On the RBOC side, BellSouth Corp. (NYSE: BLS) offers transparent Ethernet LAN service in its regional network now, with no plans yet to extend it elsewhere. SBC Communications Inc. (NYSE: SBC) says it's in trials and will roll out to selected cities beginning at the end of this year. Qwest Communications International Inc. (NYSE: Q) and Verizon Communications Inc. (NYSE: VZ) could not be reached by press time.
Only a handful of other carriers offer switched Ethernet in U.S. metro areas. Among these, however, is independent carrier Time Warner Telecom Inc. (Nasdaq: TWTC), a formidable rival for any incumbent (see Time Warner Wins MetroE Deal).
In a presentation to press and analysts today, AT&T Ethernet services director Franco Callocchia acknowledged Ethernet as key to the carrier's strategy to build on its nationwide IP network (see AT&T Talks Up IP VPNs).

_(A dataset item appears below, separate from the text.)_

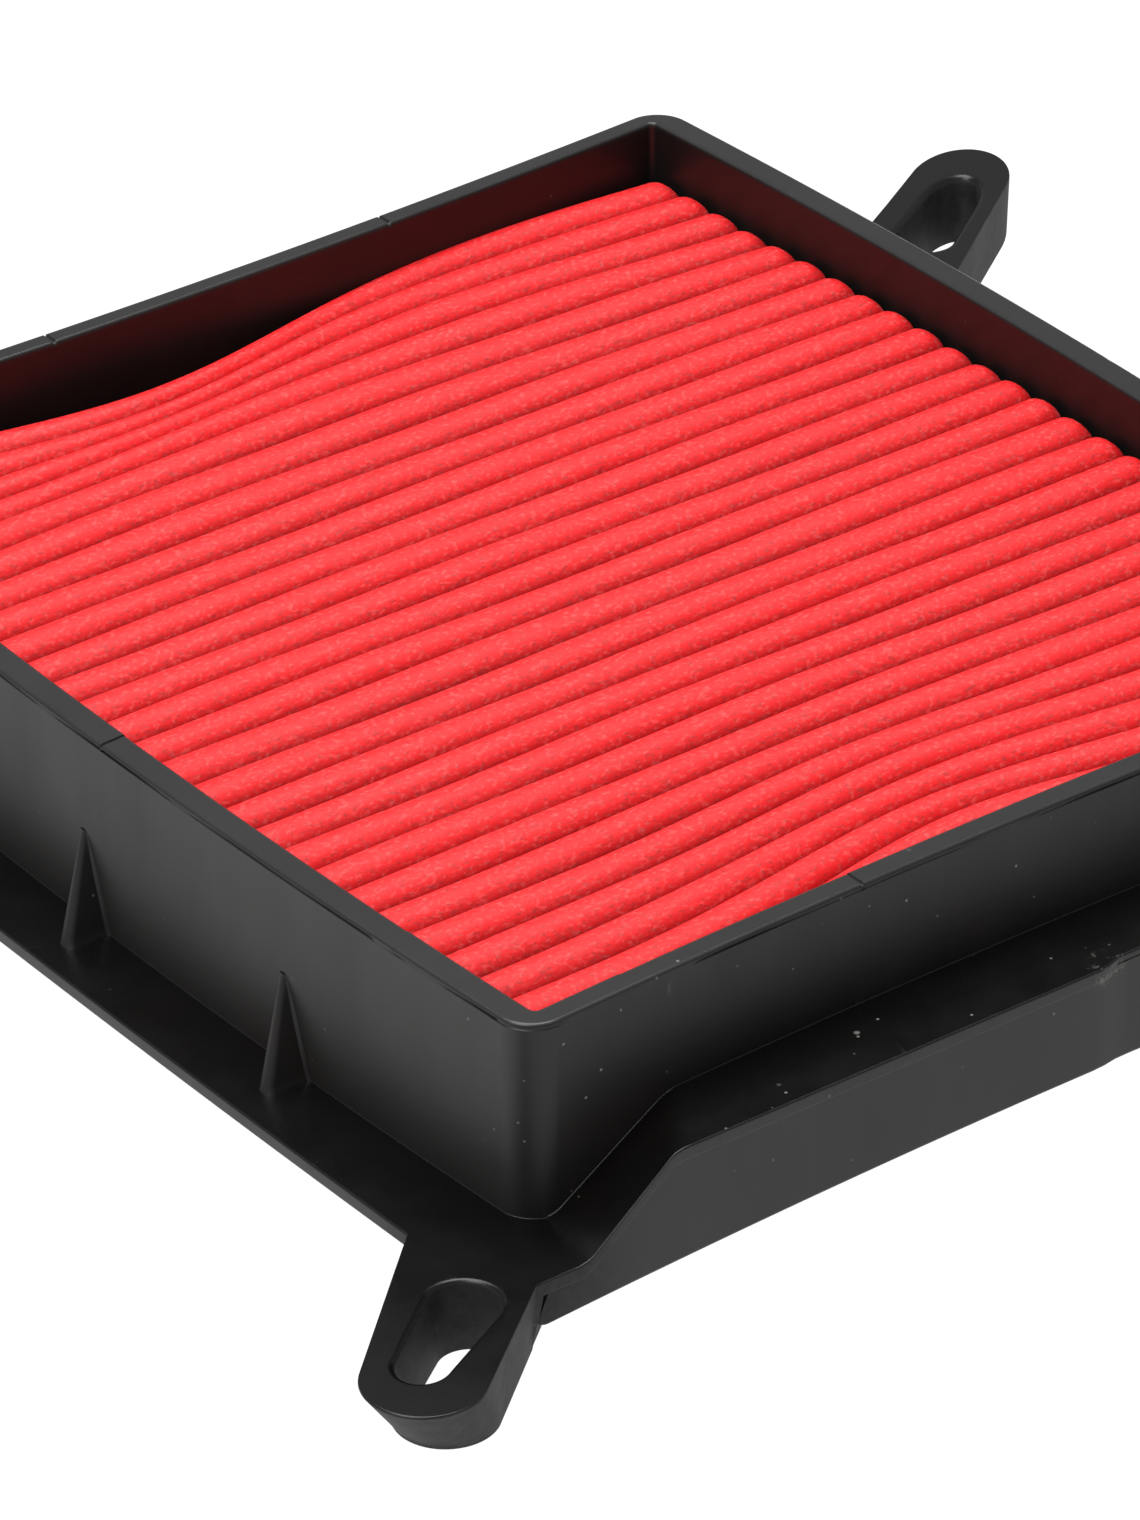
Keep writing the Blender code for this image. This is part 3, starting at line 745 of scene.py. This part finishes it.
def filter_paper(name, pale):
    m = Nodes(name)
    cloud = m.noise(260.0, 3.0, 0.6)
    base = (0.93, 0.008, 0.013) if not pale else (0.90, 0.24, 0.22)
    deep = (0.86, 0.004, 0.008) if not pale else (0.82, 0.14, 0.12)
    colour = m.mix(m.band(cloud, 0.3, 0.7), deep, base)
    # painted shade: the paper is painted a darker red low down in the creases between the folds
    crease = m.band(m.split(m.place)["Z"], 0.0300, 0.0284)
    colour = m.mix(crease, colour, (0.46, 0.003, 0.005) if not pale else (0.6, 0.08, 0.07))
    # fine fibres: stretched specks in three directions
    fibres = None
    for turn, scale in ((0.5, 2000.0), (-0.7, 2500.0), (1.5, 2200.0)):
        turned = m.stretch((0.4, 1.0, 1.0), (turn, 0.3 * turn, turn))
        speck = m.band(m.noise(scale, 1.0, 0.4, turned), 0.60, 0.74)
        fibres = speck if fibres is None else m.math("MAXIMUM", fibres, speck)
    colour = m.mix(m.math("MULTIPLY", fibres, 0.42), colour, (0.16, 0.02, 0.02))
    turned = m.stretch((0.6, 1.0, 1.0), (0.2, 0.1, -0.4))
    light = m.band(m.noise(2000.0, 2.0, 0.5, turned), 0.52, 0.72)
    colour = m.mix(m.math("MULTIPLY", light, 0.22), colour, (1.0, 0.26, 0.24))
    bumps = m.math("MULTIPLY", m.noise(500.0, 2.0, 0.5), 0.8)
    bumps = m.math("ADD", m.noise(2200.0, 3.0, 0.65), bumps)
    normal = m.bump(bumps, 0.3, 0.00018)
    return m.finish(colour, m.band(cloud, 0.3, 0.7, 0.52, 0.64), normal, Specular_IOR_Level=0.6)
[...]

AT&T has offered Ethernet access for business customers since 2001. It also offers point-to-point Ethernet services and Ethernet connectivity on Sonet rings. Ethernet links into ATM and Frame Relay services are in beta trials but aren't due for general availability until 2005.

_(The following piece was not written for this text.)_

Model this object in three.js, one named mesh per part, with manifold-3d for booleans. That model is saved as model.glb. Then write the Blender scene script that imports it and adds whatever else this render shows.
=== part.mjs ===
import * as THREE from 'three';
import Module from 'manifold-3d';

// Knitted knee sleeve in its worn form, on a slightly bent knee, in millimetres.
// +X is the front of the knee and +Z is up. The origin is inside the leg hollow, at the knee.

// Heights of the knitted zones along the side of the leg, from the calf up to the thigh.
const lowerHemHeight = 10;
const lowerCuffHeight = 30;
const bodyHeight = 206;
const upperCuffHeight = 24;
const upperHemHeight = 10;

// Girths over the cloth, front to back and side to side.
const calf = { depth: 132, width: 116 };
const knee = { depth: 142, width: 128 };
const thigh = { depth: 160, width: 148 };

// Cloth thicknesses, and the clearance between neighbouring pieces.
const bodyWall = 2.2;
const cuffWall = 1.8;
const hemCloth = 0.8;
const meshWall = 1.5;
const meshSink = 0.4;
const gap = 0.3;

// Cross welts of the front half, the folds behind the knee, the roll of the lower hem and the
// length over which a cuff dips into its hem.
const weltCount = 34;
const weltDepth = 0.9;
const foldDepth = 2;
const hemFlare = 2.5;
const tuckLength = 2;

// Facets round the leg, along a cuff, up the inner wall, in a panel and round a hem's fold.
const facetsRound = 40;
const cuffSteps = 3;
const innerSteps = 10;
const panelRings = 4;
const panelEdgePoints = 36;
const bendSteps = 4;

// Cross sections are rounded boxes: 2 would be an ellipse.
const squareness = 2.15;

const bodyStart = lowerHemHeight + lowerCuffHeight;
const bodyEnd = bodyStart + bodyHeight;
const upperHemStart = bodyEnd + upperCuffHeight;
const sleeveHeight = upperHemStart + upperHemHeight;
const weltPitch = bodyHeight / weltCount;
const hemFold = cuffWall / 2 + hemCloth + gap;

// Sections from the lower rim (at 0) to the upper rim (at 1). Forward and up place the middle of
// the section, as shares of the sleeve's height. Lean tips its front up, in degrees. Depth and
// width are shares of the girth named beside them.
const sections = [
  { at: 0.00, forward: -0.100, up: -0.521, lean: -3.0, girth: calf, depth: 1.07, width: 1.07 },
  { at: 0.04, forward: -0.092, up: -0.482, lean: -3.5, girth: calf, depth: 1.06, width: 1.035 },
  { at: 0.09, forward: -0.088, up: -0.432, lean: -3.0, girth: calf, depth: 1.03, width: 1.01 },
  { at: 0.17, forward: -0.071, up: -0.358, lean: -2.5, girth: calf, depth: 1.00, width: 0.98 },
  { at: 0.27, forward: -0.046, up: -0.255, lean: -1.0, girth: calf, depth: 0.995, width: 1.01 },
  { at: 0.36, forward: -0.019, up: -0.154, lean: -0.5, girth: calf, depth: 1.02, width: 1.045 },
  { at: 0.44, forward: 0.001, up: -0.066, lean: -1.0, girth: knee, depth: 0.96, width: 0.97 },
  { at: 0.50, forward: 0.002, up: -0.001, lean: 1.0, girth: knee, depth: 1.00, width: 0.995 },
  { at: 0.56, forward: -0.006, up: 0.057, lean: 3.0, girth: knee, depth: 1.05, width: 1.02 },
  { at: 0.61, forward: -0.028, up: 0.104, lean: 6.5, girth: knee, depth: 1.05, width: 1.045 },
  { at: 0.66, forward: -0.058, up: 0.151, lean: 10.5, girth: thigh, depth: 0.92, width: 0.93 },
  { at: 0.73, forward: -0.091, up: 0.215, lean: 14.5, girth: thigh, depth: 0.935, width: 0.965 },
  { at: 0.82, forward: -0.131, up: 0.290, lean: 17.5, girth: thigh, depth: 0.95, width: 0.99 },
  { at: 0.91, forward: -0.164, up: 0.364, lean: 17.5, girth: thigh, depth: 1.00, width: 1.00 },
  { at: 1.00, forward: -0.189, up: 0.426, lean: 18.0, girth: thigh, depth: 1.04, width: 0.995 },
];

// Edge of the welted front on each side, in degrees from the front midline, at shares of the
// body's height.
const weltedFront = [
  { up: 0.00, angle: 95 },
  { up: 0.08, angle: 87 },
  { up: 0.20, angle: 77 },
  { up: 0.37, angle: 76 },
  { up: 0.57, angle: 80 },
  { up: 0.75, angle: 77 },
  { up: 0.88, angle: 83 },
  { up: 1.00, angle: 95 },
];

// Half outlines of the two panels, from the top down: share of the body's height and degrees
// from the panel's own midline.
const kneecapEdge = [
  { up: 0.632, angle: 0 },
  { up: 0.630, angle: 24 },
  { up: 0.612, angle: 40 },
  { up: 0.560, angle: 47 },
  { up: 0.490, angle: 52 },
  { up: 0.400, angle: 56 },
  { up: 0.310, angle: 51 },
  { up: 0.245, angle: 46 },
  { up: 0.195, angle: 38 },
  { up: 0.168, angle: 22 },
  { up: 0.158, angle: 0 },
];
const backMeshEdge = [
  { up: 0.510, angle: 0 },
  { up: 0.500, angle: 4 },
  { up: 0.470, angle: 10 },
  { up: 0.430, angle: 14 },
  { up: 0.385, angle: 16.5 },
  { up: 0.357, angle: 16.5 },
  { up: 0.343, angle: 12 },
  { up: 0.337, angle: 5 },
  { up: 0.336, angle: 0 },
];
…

AT&T still has a lot of work to do, though, and the carrier could lose ground to rivals, depending on how long it takes to get it done. For one thing, the new switched Ethernet MAN service is only good within cities such as Chicago or Boston. To link networks among multiple cities, businesses still need to order AT&T's point-to-point Ethernet private lines. AT&T spokespeople don't know when intercity "WAN interconnectivity" will be available.
Other issues linger. AT&T says it hasn't had time to set any universal pricing, standardize terms of service-level agreements, or add the new service to its Integrated Global Enterprise Management System (IGEMS). It also does not offer QOS (quality of service) control, which would allow customers to assign priorities to specific types of network traffic -- giving video the lion's share of bandwidth, for instance. For that, AT&T is still using ATM.
As for customers, AT&T says the new switched Ethernet MAN service is being offered by request. It won't quantify how many companies have signed up, but the press release boasts Securities Industry Automation Corp. (SIAC) as a taker. A spokesperson says AT&T has "hundreds" of customers for its other metro Ethernet offerings.
AT&T won't name its vendors for any of its metro Ethernet services. But its common industry knowledge that Cisco Systems Inc. (Nasdaq: CSCO) and Nortel Networks Corp. (NYSE/Toronto: NT) play a role (see AT&T Closer to 'One' With Itself). The carrier is also mum about other service providers it's tapped to extend Ethernet in specific areas.